A boycott is effective only when the Political Cost exceeds the Opportunity Cost. In most cases, the high ratings (often exceeding 50% share in Nordic and Baltic markets) provide a "shield" for executives to ignore boycott demands. The contest remains the most efficient way for a public broadcaster to fulfill its mandate of providing high-impact cultural entertainment to a broad audience.
The Logistics of Supply Chain Disruption
Eurovision is a massive technical production involving hundreds of third-party vendors—lighting, sound, security, and catering. A "Secondary Boycott" targeting these vendors is often more disruptive than a "Primary Boycott" of the broadcast.
If a major logistics firm or a specialized technical crew refuses to work the event, the EBU faces a "Single Point of Failure." The specialized nature of the ESC stage—often requiring months of bespoke engineering—means that replacing a key technical partner weeks before the event is exponentially more expensive and carries a high risk of technical failure. This is where activists have historically found the most leverage, yet it remains the least visible part of the public boycott discourse.
Brand Dilution and the Long-Tail Effect
The true impact of a boycott is rarely felt in the year it occurs.
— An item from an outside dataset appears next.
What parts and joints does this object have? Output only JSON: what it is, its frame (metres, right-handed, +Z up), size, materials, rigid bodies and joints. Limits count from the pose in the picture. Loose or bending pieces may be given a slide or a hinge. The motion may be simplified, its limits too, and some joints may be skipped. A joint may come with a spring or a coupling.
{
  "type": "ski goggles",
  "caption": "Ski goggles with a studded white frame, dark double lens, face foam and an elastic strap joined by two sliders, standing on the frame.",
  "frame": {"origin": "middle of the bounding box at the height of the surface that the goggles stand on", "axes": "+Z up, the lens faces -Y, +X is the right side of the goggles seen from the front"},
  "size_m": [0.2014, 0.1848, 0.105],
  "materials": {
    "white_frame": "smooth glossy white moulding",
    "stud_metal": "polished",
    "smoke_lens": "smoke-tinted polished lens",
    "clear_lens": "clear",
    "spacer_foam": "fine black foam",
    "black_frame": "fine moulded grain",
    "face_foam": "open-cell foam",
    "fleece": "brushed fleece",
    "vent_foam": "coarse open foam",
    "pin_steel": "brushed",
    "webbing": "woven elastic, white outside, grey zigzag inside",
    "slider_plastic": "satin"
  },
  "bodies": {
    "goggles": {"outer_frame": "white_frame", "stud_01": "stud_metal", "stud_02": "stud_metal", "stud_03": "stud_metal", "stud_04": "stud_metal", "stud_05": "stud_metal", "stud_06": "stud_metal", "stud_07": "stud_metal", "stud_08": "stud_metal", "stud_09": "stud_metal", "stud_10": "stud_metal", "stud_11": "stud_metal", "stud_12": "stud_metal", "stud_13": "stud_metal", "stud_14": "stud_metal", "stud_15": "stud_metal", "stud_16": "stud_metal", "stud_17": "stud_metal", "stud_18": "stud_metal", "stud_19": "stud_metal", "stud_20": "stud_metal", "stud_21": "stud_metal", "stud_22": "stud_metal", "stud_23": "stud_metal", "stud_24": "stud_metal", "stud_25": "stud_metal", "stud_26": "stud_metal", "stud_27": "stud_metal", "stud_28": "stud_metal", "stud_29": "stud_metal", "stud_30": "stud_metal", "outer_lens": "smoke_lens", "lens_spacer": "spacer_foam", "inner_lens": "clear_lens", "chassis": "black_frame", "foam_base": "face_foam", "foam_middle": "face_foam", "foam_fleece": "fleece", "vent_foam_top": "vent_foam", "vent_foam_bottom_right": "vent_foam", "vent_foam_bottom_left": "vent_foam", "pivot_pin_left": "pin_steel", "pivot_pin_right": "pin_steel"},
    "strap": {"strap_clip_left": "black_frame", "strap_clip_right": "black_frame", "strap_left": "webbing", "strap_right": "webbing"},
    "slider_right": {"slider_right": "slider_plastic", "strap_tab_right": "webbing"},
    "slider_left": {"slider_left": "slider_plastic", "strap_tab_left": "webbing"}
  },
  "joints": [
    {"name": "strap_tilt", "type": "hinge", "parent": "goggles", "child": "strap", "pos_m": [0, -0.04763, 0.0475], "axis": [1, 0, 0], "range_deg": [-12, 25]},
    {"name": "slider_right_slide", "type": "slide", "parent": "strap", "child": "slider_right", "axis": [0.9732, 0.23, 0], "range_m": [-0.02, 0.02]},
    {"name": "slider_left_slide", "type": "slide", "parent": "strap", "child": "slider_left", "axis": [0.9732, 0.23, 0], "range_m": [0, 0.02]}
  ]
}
Instead, it manifests as Brand Dilution. Eurovision’s value proposition is built on "Unity" and "Apolitical Entertainment."
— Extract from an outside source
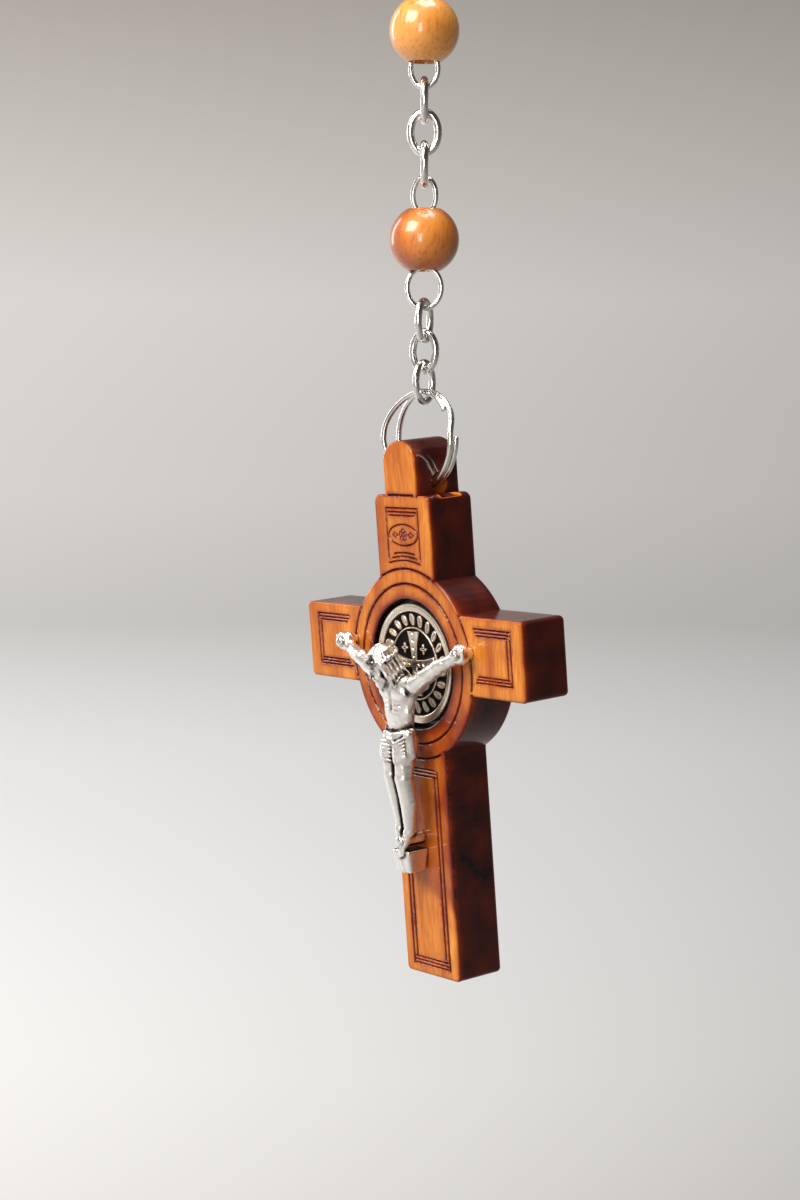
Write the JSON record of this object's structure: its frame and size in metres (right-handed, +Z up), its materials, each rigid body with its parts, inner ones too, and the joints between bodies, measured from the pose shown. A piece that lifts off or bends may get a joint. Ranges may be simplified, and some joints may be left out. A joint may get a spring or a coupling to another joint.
{
  "type": "rosary pendant end",
  "caption": "Hanging end of a rosary: round olive-wood beads on silver wire chain, a split ring, and a wooden cross with a medal and a cast figure.",
  "frame": {"origin": "centre of the wire at the top of the top link, the point that the strand is held by", "axes": "+Z up along the hanging strand, +X to the right across the cross's arms, the cross's carved face towards -Y"},
  "size_m": [0.0408, 0.0146, 0.128],
  "materials": {
    "plated_wire": "gloss",
    "bead_wood": "gloss",
    "cross_wood": "gloss",
    "medal_silver": "satin",
    "cast_silver": "satin"
  },
  "bodies": {
    "top_link_1": {"top_link_1": "plated_wire"},
    "top_link_2": {"top_link_2": "plated_wire"},
    "top_link_3": {"top_link_3": "plated_wire"},
    "eye_pin_2": {"eye_pin_2": "plated_wire"},
    "mid_link_1": {"mid_link_1": "plated_wire"},
    "mid_link_2": {"mid_link_2": "plated_wire"},
    "mid_link_3": {"mid_link_3": "plated_wire"},
    "eye_pin_1": {"eye_pin_1": "plated_wire"},
    "low_link_1": {"low_link_1": "plated_wire"},
    "low_link_2": {"low_link_2": "plated_wire"},
    "low_link_3": {"low_link_3": "plated_wire"},
    "split_ring": {"split_ring": "plated_wire"},
    "cross": {"cross_body": "cross_wood", "medal": "medal_silver", "corpus": "cast_silver", "hand_nail_left": "plated_wire", "hand_nail_right": "plated_wire", "foot_nail": "plated_wire"},
    "bead_2": {"bead_2": "bead_wood"},
    "bead_1": {"bead_1": "bead_wood"}
  },
  "joints": [
    {"name": "top_link_2_swing", "type": "hinge", "parent": "top_link_1", "child": "top_link_2", "pos_m": [0, 0, -0.00465], "axis": [0.7986, -0.6018, 0], "range_deg": [-40, 40]},
    {"name": "top_link_3_swing", "type": "hinge", "parent": "top_link_2", "child": "top_link_3", "pos_m": [0, 0, -0.00827], "axis": [0.6018, 0.7986, 0], "range_deg": [-40, 40]},
    {"name": "eye_pin_2_swing", "type": "hinge", "parent": "top_link_3", "child": "eye_pin_2", "pos_m": [0, 0, -0.01189], "axis": [-0.7986, 0.6018, 0], "range_deg": [-34, 34]},
    {"name": "mid_link_1_swing", "type": "hinge", "parent": "eye_pin_2", "child": "mid_link_1", "pos_m": [0, 0, -0.02456], "axis": [-0.6018, -0.7986, 0], "range_deg": [-40, 40]},
    {"name": "mid_link_2_swing", "type": "hinge", "parent": "mid_link_1", "child": "mid_link_2", "pos_m": [0, 0, -0.02833], "axis": [0.7986, -0.6018, 0], "range_deg": [-40, 40]},
    {"name": "mid_link_3_swing", "type": "hinge", "parent": "mid_link_2", "child": "mid_link_3", "pos_m": [0, 0, -0.03195], "axis": [0.6018, 0.7986, 0], "range_deg": [-40, 40]},
    {"name": "eye_pin_1_swing", "type": "hinge", "parent": "mid_link_3", "child": "eye_pin_1", "pos_m": [0, 0, -0.03557], "axis": [-0.7986, 0.6018, 0], "range_deg": [-34, 34]},
    {"name": "low_link_1_swing", "type": "hinge", "parent": "eye_pin_1", "child": "low_link_1", "pos_m": [0, 0, -0.04964], "axis": [-0.6018, -0.7986, 0], "range_deg": [-40, 40]},
    {"name": "low_link_2_swing", "type": "hinge", "parent": "low_link_1", "child": "low_link_2", "pos_m": [0, 0, -0.05328], "axis": [0.4384, -0.8988, 0], "range_deg": [-40, 40]},
    {"name": "low_link_3_swing", "type": "hinge", "parent": "low_link_2", "child": "low_link_3", "pos_m": [0, 0, -0.05681], "axis": [0.9205, 0.3907, 0], "range_deg": [-40, 40]},
    {"name": "split_ring_swing", "type": "hinge", "parent": "low_link_3", "child": "split_ring", "pos_m": [0, 0, -0.06032], "axis": [0.2419, -0.9703, 0], "range_deg": [-34, 34]},
    {"name": "cross_swing", "type": "hinge", "parent": "split_ring", "child": "cross", "pos_m": [0, 0, -0.06953], "axis": [1, 0, 0], "range_deg": [-40, 40]},
    {"name": "bead_2_spin", "type": "hinge", "parent": "eye_pin_2", "child": "bead_2", "pos_m": [0, 0, -0.01811], "axis": [0, 0, 1], "continuous": true},
    {"name": "bead_1_spin", "type": "hinge", "parent": "eye_pin_1", "child": "bead_1", "pos_m": [0, 0, -0.04179], "axis": [0, 0, 1], "continuous": true}
  ]
}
When the contest becomes synonymous with geopolitical friction:
- Talent Attrition: High-tier artists avoid the platform to protect their long-term careers, leading to a "Quality Decay" in the competition.
- Sponsor Pivot: Premium brands move to less controversial "safe" assets like sports or localized reality TV.
- Governance Overload: The EBU’s leadership spends more time on crisis management than on innovating the format, leading to a stagnant product.
This decay is non-linear. The contest can survive several years of high friction, but it eventually reaches a "Tipping Point" where the cost of security and PR management outweighs the revenue generated.
Strategic Realignment for Stakeholders
For those seeking to measure or influence the contest's trajectory, the following levers are the only ones that produce measurable outcomes.
First, focus on the Sponsor-Consumer Interface. General calls to "not watch" are statistically invisible. Specific campaigns targeting the primary sponsors' stock sentiment or ESG (Environmental, Social, and Governance) ratings create a direct headache for the EBU’s commercial department.
Second, monitor the Technical Procurement Cycle. The most vulnerable period for the ESC is the six months prior to the event when contracts are signed. Once the stage is built and the delegations are on-site, the "Sunk Cost Fallacy" ensures the show will proceed regardless of protests.
Third, analyze the Broadcaster Debt-to-Value Ratio. In many smaller nations, the cost of Eurovision is becoming an unsustainable burden. A boycott that targets the local broadcaster’s budget—perhaps by pressuring local advertisers—can force a withdrawal based on fiscal necessity rather than moral stance.
The ESC is a resilient machine designed to withstand localized shocks. To impact its operation, pressure must be applied to the structural joints where the EBU connects to national budgets and global corporate interests. Without a shift in these specific financial flows, the contest will continue to operate as a self-sustaining loop, regardless of the volume of external noise. Focus all efforts on the sponsorship contracts and the internal voting blocks of the EBU board; everything else is merely background radiation in the contest's data stream.